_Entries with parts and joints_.
================
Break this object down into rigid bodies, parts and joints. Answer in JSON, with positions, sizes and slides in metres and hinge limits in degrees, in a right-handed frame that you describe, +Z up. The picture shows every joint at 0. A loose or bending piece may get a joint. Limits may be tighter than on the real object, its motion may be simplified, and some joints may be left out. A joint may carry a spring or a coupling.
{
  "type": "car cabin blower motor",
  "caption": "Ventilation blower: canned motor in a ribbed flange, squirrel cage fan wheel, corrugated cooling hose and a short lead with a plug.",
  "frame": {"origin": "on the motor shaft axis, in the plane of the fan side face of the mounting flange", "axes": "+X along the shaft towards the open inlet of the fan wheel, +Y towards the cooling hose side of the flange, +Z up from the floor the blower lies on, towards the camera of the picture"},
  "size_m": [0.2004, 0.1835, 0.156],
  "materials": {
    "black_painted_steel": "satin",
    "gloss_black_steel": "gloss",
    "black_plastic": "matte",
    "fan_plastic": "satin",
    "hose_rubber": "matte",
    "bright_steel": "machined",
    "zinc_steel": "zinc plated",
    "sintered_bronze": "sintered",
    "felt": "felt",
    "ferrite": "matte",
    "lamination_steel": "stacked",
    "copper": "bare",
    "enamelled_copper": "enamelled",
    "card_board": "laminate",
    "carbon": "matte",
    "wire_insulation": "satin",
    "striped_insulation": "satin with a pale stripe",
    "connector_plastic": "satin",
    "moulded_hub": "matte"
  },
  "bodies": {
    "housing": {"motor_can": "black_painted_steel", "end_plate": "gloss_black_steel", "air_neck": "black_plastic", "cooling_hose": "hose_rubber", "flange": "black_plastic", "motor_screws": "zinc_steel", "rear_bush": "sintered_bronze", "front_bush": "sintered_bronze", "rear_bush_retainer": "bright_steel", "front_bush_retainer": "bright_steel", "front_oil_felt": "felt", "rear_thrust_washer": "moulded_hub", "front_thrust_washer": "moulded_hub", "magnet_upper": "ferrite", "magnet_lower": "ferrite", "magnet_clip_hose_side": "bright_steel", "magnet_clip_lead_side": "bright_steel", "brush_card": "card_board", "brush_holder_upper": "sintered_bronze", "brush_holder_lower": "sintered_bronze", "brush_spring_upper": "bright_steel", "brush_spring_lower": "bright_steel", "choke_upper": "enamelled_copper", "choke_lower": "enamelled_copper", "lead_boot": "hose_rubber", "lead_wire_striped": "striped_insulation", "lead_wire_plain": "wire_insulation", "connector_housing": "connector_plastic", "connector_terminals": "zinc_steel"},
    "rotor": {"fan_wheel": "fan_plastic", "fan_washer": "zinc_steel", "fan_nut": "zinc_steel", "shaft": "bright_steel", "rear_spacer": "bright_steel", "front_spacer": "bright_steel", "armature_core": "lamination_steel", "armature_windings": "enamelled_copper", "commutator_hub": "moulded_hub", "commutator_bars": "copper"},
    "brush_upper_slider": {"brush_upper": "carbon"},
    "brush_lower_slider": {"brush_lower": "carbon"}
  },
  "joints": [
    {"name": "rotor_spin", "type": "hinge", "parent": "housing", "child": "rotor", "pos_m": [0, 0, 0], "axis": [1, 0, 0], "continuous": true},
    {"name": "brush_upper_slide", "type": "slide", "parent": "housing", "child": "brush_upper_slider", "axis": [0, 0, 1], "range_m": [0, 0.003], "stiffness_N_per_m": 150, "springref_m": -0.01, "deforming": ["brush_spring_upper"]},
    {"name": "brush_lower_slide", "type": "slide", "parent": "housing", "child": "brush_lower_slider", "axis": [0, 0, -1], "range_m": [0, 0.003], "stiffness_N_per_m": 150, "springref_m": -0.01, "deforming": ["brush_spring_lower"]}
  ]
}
================
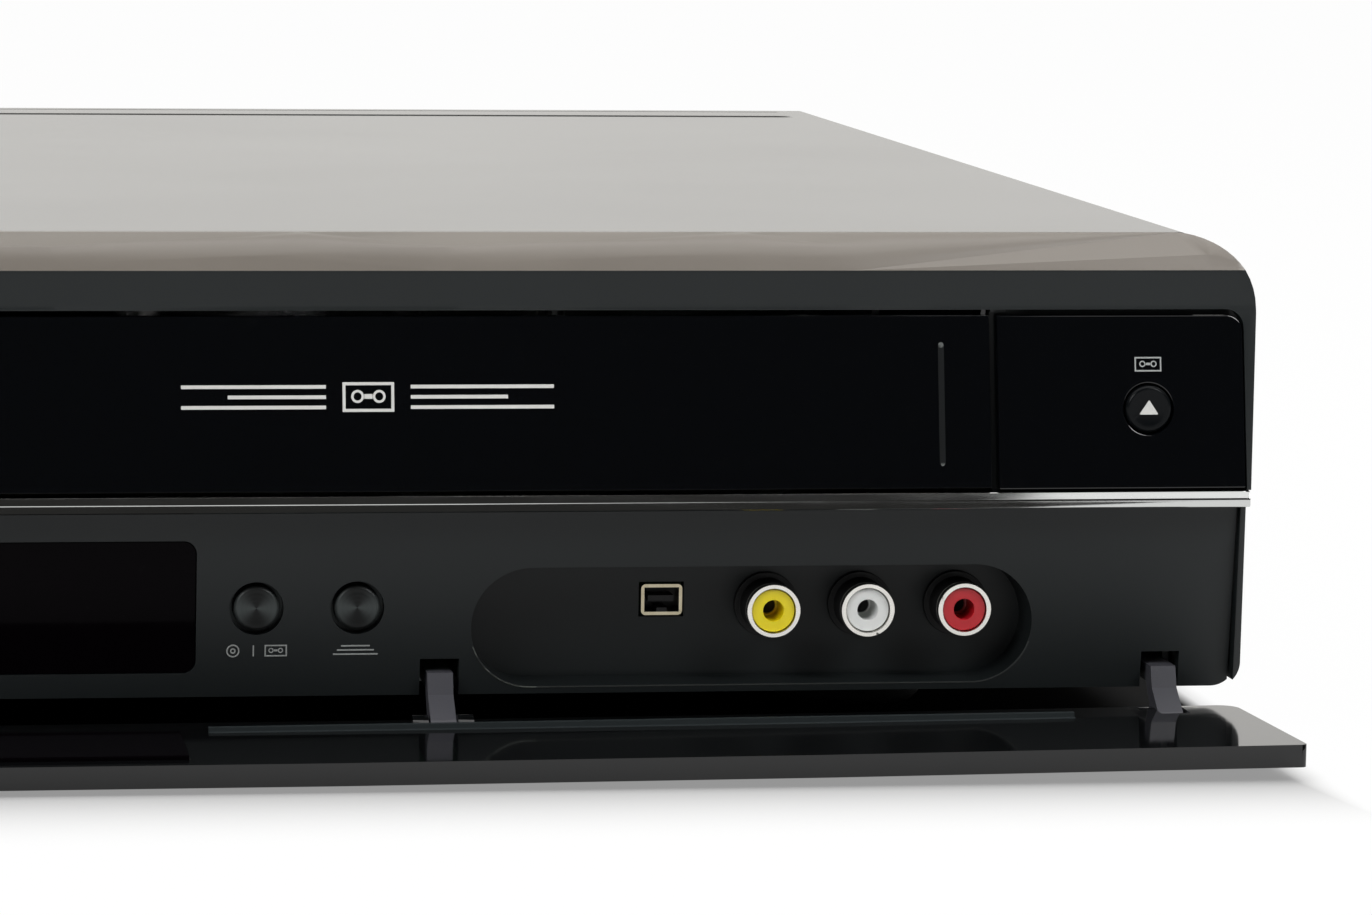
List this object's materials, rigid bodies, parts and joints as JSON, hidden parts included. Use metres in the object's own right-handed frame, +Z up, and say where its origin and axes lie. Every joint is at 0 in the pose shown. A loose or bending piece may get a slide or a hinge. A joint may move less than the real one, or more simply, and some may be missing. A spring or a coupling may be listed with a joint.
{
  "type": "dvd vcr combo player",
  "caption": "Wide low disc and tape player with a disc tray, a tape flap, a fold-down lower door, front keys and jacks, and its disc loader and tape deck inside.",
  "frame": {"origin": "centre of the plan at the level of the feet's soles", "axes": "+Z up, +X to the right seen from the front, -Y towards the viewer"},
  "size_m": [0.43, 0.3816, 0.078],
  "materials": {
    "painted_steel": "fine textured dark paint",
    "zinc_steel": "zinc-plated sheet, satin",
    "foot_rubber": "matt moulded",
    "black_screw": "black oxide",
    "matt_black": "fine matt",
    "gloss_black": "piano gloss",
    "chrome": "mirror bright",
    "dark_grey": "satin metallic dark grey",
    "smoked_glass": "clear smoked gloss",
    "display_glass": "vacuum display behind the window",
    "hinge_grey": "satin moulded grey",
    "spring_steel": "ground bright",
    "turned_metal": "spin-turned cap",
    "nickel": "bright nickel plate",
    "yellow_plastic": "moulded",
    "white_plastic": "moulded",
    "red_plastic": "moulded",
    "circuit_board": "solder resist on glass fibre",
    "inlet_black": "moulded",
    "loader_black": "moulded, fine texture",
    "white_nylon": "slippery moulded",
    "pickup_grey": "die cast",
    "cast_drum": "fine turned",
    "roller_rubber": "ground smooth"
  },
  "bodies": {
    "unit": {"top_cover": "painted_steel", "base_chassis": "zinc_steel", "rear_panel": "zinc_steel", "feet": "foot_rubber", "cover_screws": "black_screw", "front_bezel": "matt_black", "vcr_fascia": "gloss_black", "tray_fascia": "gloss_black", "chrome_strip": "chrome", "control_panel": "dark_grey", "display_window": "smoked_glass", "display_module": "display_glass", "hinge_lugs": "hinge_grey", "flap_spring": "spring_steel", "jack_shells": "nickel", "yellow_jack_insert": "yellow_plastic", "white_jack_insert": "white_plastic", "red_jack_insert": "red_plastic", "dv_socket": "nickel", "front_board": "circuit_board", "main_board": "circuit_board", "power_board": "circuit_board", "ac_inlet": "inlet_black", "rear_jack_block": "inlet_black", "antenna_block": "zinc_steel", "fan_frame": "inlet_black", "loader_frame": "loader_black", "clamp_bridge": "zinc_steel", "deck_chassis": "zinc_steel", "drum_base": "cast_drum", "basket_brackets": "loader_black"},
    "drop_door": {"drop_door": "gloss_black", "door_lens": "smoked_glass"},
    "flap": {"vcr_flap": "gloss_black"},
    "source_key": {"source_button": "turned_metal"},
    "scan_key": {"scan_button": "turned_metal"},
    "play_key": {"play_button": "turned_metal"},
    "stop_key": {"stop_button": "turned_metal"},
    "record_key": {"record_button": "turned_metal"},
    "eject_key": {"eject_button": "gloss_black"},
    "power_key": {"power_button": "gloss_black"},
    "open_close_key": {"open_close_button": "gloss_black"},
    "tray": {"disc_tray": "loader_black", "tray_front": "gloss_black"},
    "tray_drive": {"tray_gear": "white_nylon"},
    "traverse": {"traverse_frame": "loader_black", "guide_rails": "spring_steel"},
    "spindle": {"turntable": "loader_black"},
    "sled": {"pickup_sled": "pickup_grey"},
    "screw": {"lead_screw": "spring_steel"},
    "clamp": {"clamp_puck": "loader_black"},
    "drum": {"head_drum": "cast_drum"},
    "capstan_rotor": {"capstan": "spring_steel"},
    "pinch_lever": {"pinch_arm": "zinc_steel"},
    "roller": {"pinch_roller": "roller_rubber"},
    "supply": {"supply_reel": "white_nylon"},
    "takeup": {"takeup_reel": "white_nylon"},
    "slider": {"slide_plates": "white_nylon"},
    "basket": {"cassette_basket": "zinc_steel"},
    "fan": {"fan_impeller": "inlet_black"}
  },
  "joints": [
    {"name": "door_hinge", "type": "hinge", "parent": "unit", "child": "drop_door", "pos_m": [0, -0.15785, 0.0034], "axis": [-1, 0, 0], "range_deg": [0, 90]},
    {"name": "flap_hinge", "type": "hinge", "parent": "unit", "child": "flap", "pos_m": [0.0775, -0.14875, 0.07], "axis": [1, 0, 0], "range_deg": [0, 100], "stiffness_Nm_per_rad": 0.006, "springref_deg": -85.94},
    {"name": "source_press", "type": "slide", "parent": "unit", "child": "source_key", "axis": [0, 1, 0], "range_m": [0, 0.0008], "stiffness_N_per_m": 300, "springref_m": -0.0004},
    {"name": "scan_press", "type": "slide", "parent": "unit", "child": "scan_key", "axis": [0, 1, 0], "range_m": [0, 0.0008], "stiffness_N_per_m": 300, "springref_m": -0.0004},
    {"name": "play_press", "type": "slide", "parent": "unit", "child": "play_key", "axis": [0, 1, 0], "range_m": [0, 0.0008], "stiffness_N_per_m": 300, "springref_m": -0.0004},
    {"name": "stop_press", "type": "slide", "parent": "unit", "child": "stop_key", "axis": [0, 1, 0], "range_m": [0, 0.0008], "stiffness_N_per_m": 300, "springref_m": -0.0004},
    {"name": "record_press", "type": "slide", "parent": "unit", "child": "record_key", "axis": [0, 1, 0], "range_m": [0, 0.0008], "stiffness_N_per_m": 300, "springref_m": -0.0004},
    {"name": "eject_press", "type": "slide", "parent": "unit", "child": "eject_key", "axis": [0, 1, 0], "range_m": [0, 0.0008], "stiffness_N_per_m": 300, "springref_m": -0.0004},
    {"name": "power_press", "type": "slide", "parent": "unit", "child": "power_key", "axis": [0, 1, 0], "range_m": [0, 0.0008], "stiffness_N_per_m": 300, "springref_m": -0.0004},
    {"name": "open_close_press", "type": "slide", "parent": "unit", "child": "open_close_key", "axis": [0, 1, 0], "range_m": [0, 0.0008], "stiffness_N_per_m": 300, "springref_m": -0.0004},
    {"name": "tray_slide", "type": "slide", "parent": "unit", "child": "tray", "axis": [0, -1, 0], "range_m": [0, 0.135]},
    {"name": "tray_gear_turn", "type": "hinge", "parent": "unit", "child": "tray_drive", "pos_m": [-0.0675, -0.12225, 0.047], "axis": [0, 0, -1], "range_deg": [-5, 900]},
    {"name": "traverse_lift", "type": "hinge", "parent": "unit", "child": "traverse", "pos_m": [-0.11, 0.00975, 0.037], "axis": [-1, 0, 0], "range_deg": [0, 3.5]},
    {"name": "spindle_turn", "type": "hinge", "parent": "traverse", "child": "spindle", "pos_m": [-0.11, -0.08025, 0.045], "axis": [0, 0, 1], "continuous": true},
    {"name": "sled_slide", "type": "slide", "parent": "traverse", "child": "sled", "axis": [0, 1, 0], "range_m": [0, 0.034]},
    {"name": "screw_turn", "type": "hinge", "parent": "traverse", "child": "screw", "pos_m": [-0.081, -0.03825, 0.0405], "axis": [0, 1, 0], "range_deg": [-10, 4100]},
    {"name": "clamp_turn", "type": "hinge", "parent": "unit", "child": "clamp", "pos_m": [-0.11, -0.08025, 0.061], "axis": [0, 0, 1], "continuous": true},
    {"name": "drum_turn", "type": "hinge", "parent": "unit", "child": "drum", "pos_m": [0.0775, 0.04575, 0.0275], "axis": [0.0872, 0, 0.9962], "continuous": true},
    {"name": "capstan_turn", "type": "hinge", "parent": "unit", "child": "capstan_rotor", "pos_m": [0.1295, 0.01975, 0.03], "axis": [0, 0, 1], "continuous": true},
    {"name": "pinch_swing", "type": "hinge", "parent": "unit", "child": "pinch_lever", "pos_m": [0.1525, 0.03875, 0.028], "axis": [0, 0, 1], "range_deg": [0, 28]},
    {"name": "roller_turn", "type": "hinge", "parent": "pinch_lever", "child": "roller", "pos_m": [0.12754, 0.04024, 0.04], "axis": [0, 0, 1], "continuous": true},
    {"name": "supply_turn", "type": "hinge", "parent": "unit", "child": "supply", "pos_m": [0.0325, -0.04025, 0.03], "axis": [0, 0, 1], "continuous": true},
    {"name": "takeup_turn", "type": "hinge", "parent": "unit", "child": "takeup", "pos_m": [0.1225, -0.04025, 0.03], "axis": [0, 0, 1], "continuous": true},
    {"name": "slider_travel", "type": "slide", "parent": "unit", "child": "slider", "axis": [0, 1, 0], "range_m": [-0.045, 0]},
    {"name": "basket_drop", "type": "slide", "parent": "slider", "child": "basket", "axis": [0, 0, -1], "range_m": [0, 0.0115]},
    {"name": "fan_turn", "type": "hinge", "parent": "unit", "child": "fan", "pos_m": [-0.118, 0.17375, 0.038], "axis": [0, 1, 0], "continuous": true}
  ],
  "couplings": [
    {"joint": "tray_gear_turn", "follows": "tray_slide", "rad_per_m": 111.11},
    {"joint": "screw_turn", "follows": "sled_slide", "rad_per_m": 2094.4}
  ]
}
================
_WRITTEN REQUEST_. Copy each line of the listing that contains the string "bodies".

_RESPONSE BELOW_.
Break this object down into rigid bodies, parts and joints. Answer in JSON, with positions, sizes and slides in metres and hinge limits in degrees, in a right-handed frame that you describe, +Z up. The picture shows every joint at 0. A loose or bending piece may get a joint. Limits may be tighter than on the real object, its motion may be simplified, and some joints may be left out. A joint may carry a spring or a coupling.
  "bodies": {
List this object's materials, rigid bodies, parts and joints as JSON, hidden parts included. Use metres in the object's own right-handed frame, +Z up, and say where its origin and axes lie. Every joint is at 0 in the pose shown. A loose or bending piece may get a slide or a hinge. A joint may move less than the real one, or more simply, and some may be missing. A spring or a coupling may be listed with a joint.
  "bodies": {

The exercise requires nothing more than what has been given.